Reproduce the material in full, unchanged.

==== INPUT RECORDS

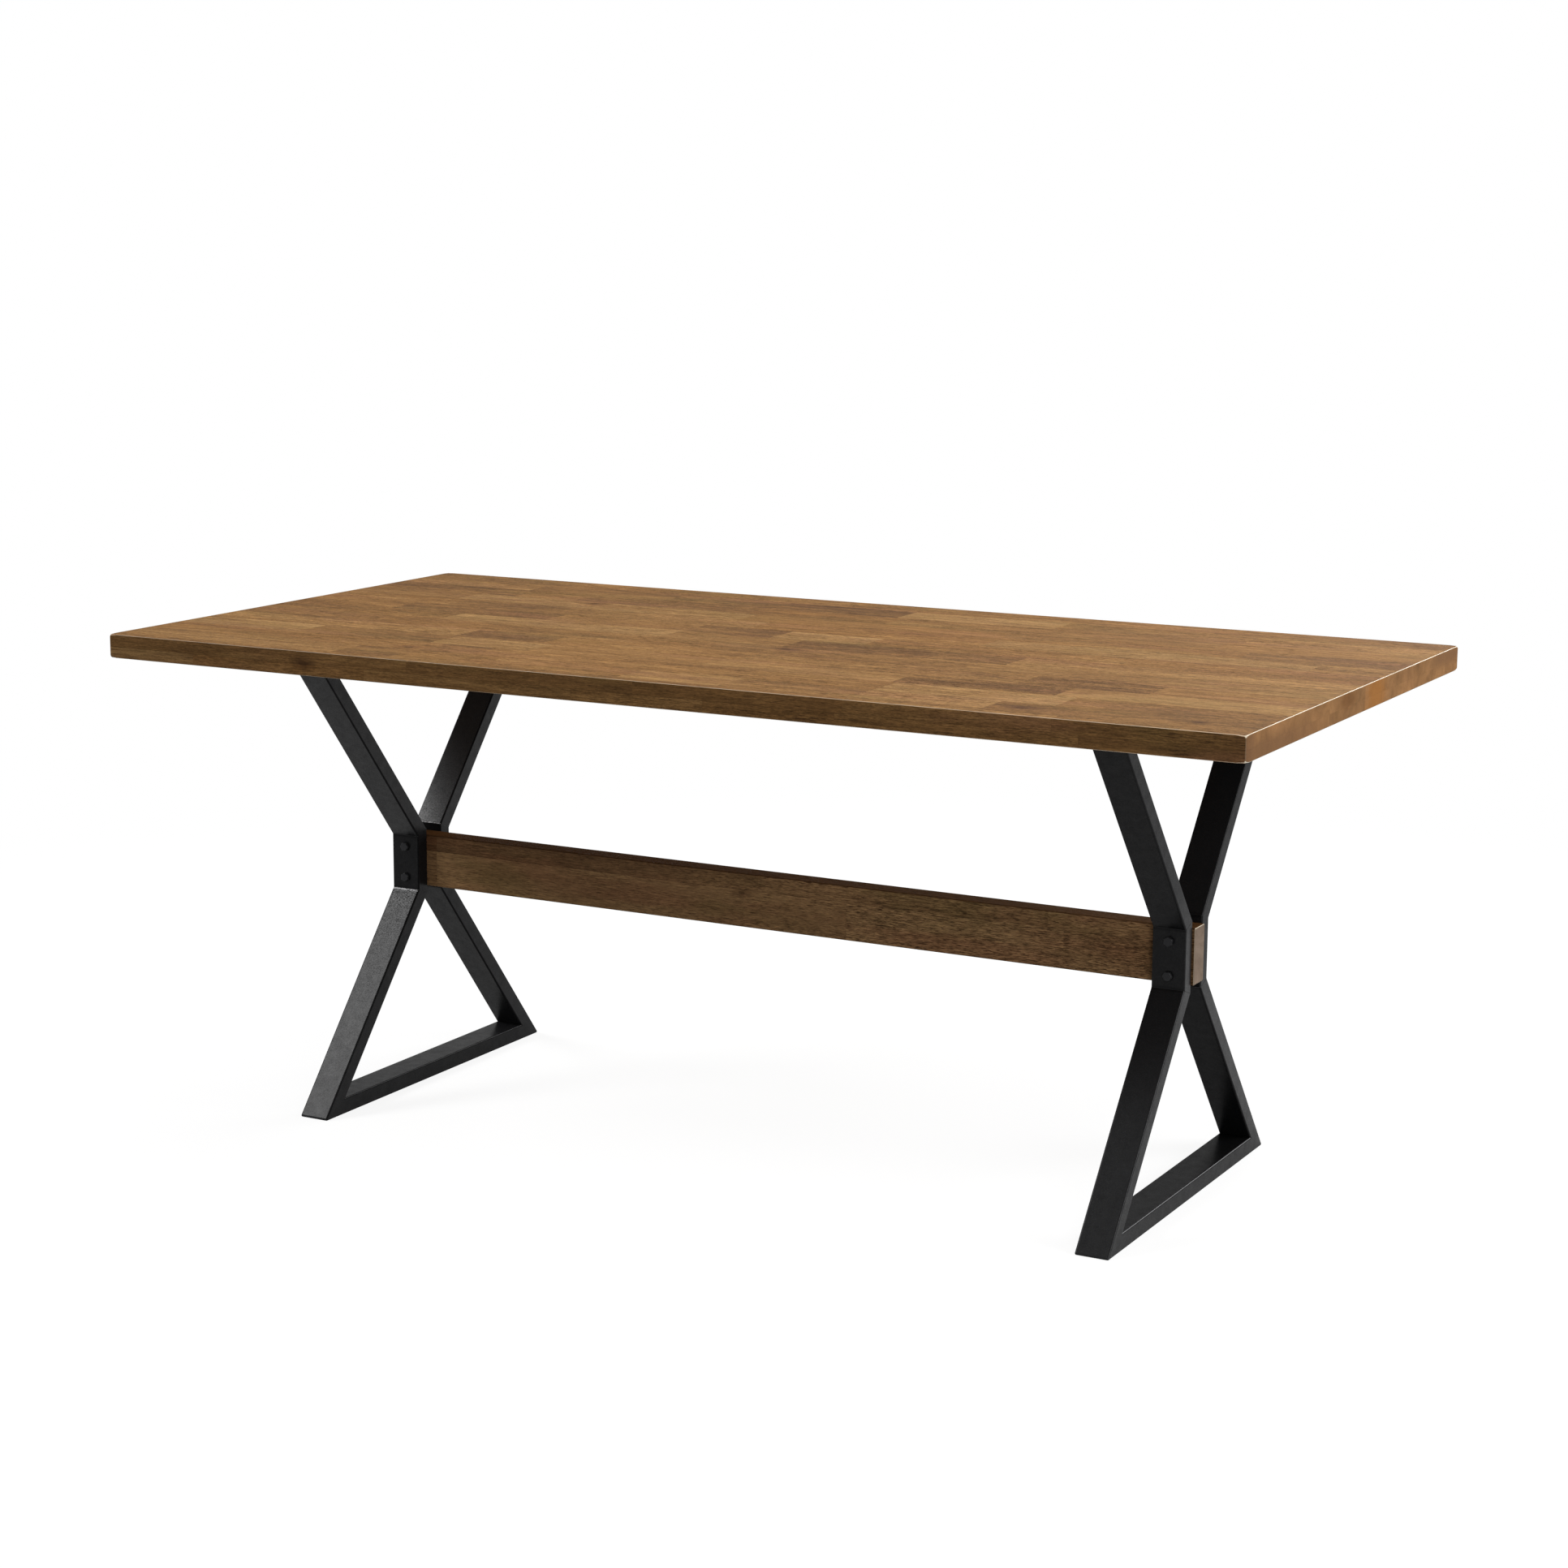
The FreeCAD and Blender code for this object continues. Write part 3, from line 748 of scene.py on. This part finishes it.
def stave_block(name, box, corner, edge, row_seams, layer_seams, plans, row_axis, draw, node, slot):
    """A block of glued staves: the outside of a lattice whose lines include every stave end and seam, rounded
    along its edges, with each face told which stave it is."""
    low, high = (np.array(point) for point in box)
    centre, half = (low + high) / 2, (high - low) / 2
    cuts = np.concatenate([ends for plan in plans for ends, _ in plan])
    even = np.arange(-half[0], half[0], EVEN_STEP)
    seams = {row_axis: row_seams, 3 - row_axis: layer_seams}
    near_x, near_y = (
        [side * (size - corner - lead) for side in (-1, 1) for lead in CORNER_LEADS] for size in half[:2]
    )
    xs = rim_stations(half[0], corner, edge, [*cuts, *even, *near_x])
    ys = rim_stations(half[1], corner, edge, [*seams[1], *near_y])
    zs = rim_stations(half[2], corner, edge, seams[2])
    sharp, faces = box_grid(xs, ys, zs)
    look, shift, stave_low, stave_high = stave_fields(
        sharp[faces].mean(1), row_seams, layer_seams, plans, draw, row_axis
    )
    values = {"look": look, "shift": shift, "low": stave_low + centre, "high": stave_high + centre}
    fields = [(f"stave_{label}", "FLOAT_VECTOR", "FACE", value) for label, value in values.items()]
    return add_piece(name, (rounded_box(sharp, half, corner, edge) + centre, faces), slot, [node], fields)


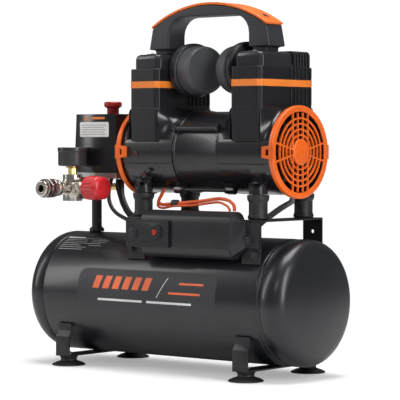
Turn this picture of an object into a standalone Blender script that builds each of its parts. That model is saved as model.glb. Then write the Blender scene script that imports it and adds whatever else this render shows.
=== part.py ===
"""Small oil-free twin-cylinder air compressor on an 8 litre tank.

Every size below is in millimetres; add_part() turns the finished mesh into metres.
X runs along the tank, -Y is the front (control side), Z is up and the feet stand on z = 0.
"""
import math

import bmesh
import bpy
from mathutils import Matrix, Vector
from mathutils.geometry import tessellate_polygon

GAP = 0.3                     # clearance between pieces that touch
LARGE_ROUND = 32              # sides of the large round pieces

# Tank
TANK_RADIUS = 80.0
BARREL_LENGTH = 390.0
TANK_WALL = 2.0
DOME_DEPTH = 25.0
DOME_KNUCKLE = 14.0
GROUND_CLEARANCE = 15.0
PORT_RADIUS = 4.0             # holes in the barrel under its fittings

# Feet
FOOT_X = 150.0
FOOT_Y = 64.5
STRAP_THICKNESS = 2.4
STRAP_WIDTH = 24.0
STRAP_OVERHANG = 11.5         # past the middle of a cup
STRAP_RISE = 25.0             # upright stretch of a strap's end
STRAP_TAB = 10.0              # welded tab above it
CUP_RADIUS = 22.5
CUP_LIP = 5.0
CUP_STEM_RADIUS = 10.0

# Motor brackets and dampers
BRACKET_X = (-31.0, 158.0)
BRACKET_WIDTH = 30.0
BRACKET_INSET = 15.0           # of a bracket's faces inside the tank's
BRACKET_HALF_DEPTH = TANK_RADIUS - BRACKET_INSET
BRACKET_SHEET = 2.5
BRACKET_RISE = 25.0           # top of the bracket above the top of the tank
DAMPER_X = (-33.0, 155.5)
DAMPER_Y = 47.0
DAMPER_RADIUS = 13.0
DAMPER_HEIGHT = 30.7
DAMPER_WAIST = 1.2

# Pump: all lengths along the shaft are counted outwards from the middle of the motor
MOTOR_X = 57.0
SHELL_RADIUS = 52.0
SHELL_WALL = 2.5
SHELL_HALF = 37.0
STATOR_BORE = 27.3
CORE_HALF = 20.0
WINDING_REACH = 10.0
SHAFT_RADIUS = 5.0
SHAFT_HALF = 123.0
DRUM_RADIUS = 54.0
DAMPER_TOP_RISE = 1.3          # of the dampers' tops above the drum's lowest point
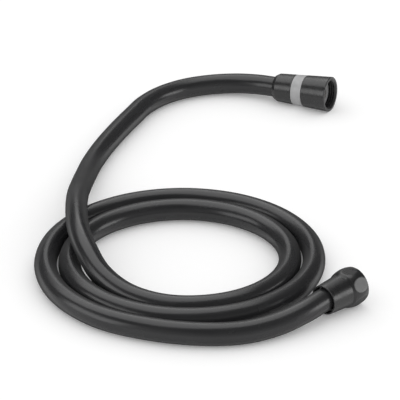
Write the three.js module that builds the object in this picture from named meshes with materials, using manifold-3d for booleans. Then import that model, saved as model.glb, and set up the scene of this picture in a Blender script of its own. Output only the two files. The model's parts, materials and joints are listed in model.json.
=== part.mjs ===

========

COMPLETE RESPONSE:
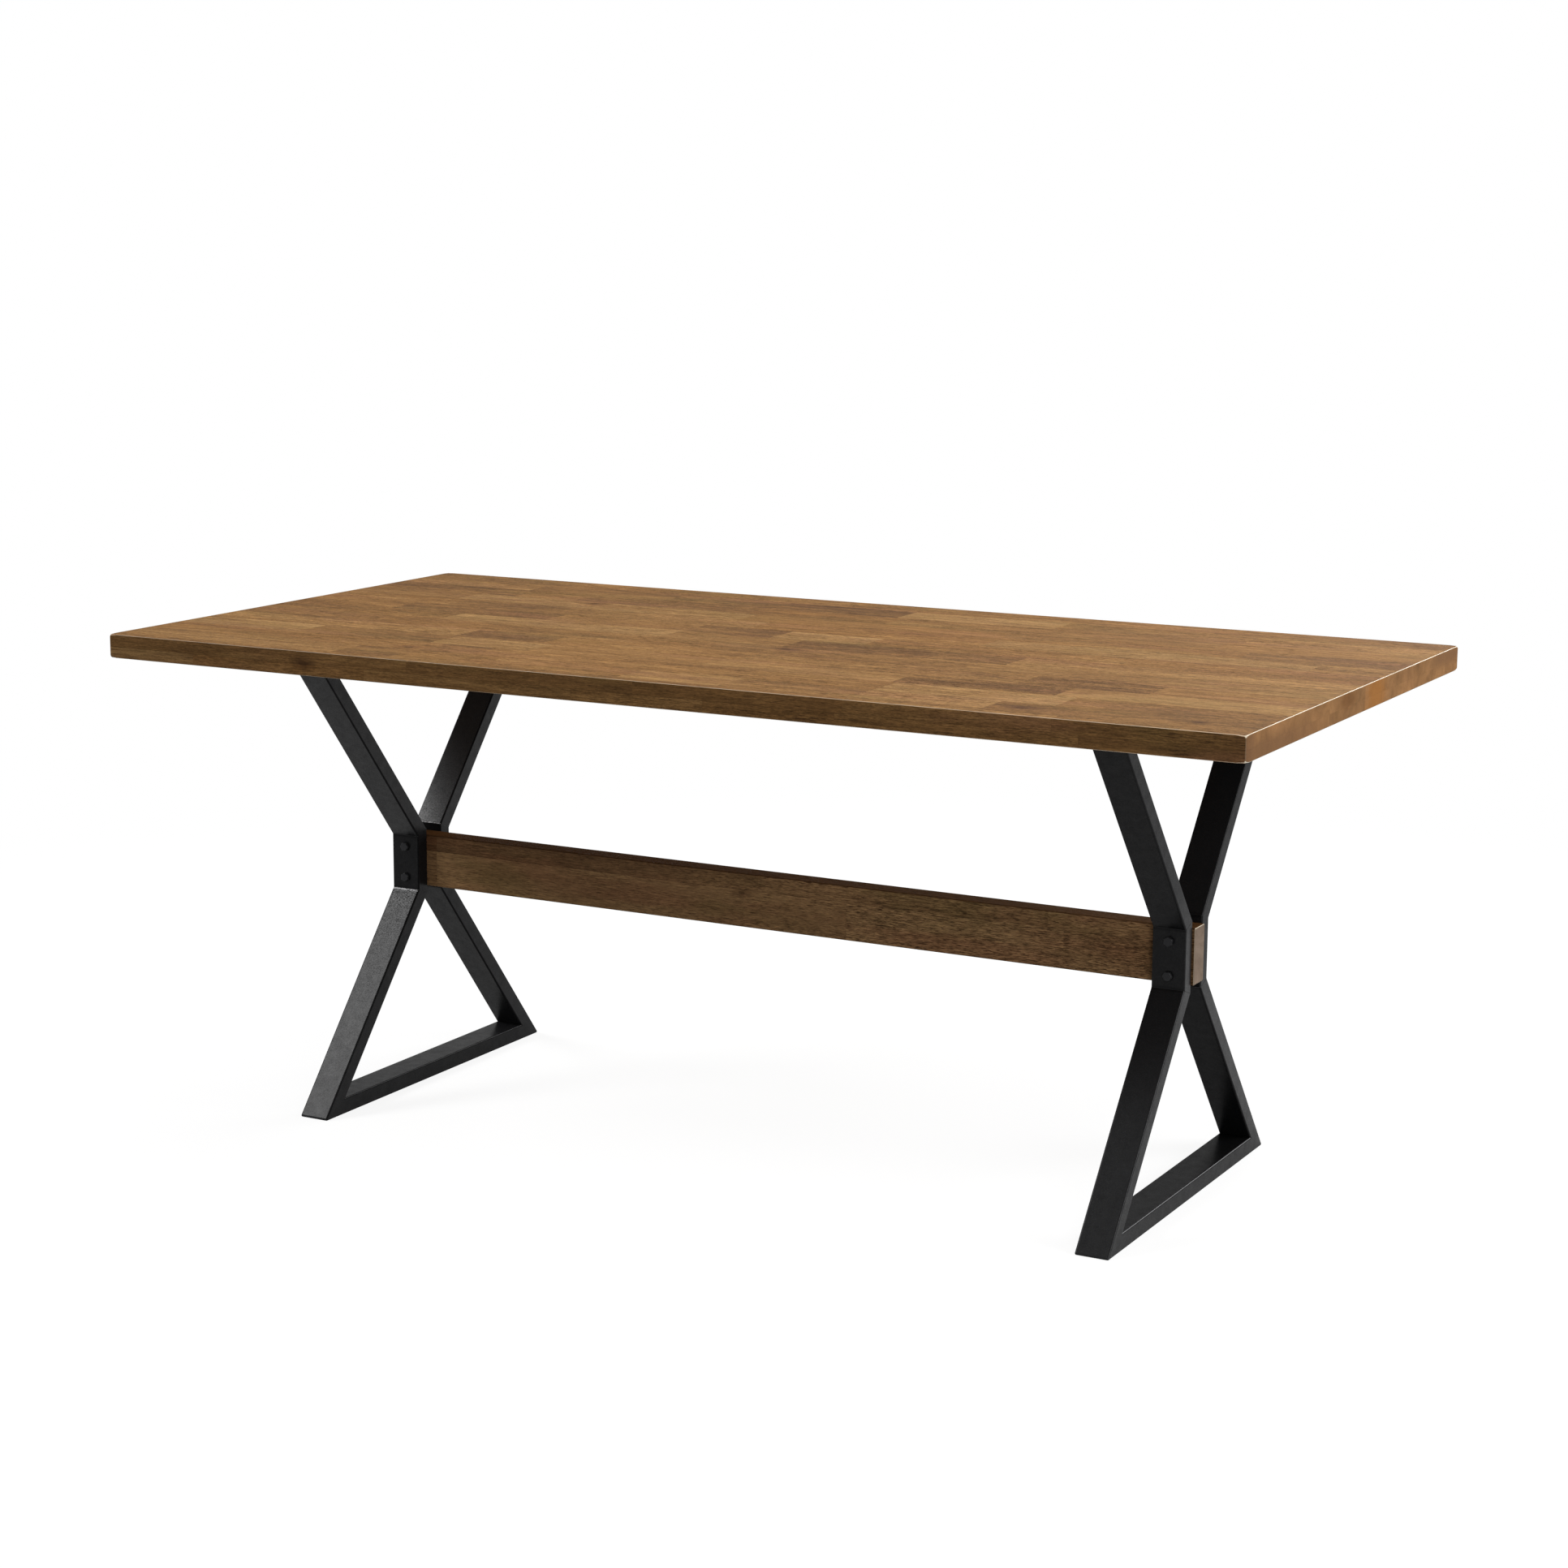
The FreeCAD and Blender code for this object continues. Write part 3, from line 748 of scene.py on. This part finishes it.
def stave_block(name, box, corner, edge, row_seams, layer_seams, plans, row_axis, draw, node, slot):
    """A block of glued staves: the outside of a lattice whose lines include every stave end and seam, rounded
    along its edges, with each face told which stave it is."""
    low, high = (np.array(point) for point in box)
    centre, half = (low + high) / 2, (high - low) / 2
    cuts = np.concatenate([ends for plan in plans for ends, _ in plan])
    even = np.arange(-half[0], half[0], EVEN_STEP)
    seams = {row_axis: row_seams, 3 - row_axis: layer_seams}
    near_x, near_y = (
        [side * (size - corner - lead) for side in (-1, 1) for lead in CORNER_LEADS] for size in half[:2]
    )
    xs = rim_stations(half[0], corner, edge, [*cuts, *even, *near_x])
    ys = rim_stations(half[1], corner, edge, [*seams[1], *near_y])
    zs = rim_stations(half[2], corner, edge, seams[2])
    sharp, faces = box_grid(xs, ys, zs)
    look, shift, stave_low, stave_high = stave_fields(
        sharp[faces].mean(1), row_seams, layer_seams, plans, draw, row_axis
    )
    values = {"look": look, "shift": shift, "low": stave_low + centre, "high": stave_high + centre}
    fields = [(f"stave_{label}", "FLOAT_VECTOR", "FACE", value) for label, value in values.items()]
    return add_piece(name, (rounded_box(sharp, half, corner, edge) + centre, faces), slot, [node], fields)


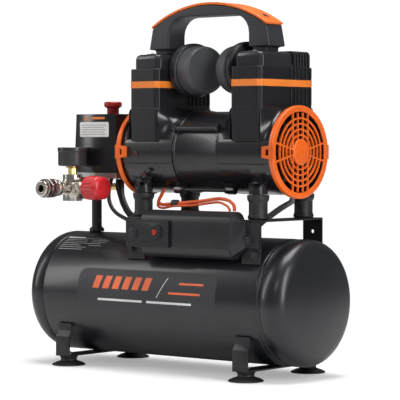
Turn this picture of an object into a standalone Blender script that builds each of its parts. That model is saved as model.glb. Then write the Blender scene script that imports it and adds whatever else this render shows.
=== part.py ===
"""Small oil-free twin-cylinder air compressor on an 8 litre tank.

Every size below is in millimetres; add_part() turns the finished mesh into metres.
X runs along the tank, -Y is the front (control side), Z is up and the feet stand on z = 0.
"""
import math

import bmesh
import bpy
from mathutils import Matrix, Vector
from mathutils.geometry import tessellate_polygon

GAP = 0.3                     # clearance between pieces that touch
LARGE_ROUND = 32              # sides of the large round pieces

# Tank
TANK_RADIUS = 80.0
BARREL_LENGTH = 390.0
TANK_WALL = 2.0
DOME_DEPTH = 25.0
DOME_KNUCKLE = 14.0
GROUND_CLEARANCE = 15.0
PORT_RADIUS = 4.0             # holes in the barrel under its fittings

# Feet
FOOT_X = 150.0
FOOT_Y = 64.5
STRAP_THICKNESS = 2.4
STRAP_WIDTH = 24.0
STRAP_OVERHANG = 11.5         # past the middle of a cup
STRAP_RISE = 25.0             # upright stretch of a strap's end
STRAP_TAB = 10.0              # welded tab above it
CUP_RADIUS = 22.5
CUP_LIP = 5.0
CUP_STEM_RADIUS = 10.0

# Motor brackets and dampers
BRACKET_X = (-31.0, 158.0)
BRACKET_WIDTH = 30.0
BRACKET_INSET = 15.0           # of a bracket's faces inside the tank's
BRACKET_HALF_DEPTH = TANK_RADIUS - BRACKET_INSET
BRACKET_SHEET = 2.5
BRACKET_RISE = 25.0           # top of the bracket above the top of the tank
DAMPER_X = (-33.0, 155.5)
DAMPER_Y = 47.0
DAMPER_RADIUS = 13.0
DAMPER_HEIGHT = 30.7
DAMPER_WAIST = 1.2

# Pump: all lengths along the shaft are counted outwards from the middle of the motor
MOTOR_X = 57.0
SHELL_RADIUS = 52.0
SHELL_WALL = 2.5
SHELL_HALF = 37.0
STATOR_BORE = 27.3
CORE_HALF = 20.0
WINDING_REACH = 10.0
SHAFT_RADIUS = 5.0
SHAFT_HALF = 123.0
DRUM_RADIUS = 54.0
DAMPER_TOP_RISE = 1.3          # of the dampers' tops above the drum's lowest point
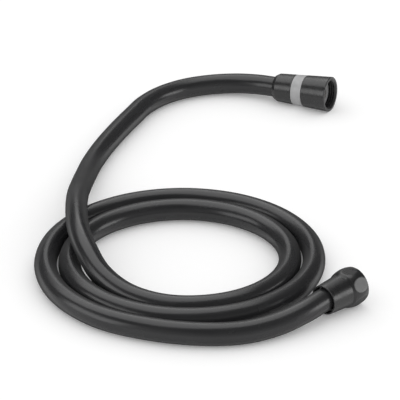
Write the three.js module that builds the object in this picture from named meshes with materials, using manifold-3d for booleans. Then import that model, saved as model.glb, and set up the scene of this picture in a Blender script of its own. Output only the two files. The model's parts, materials and joints are listed in model.json.
=== part.mjs ===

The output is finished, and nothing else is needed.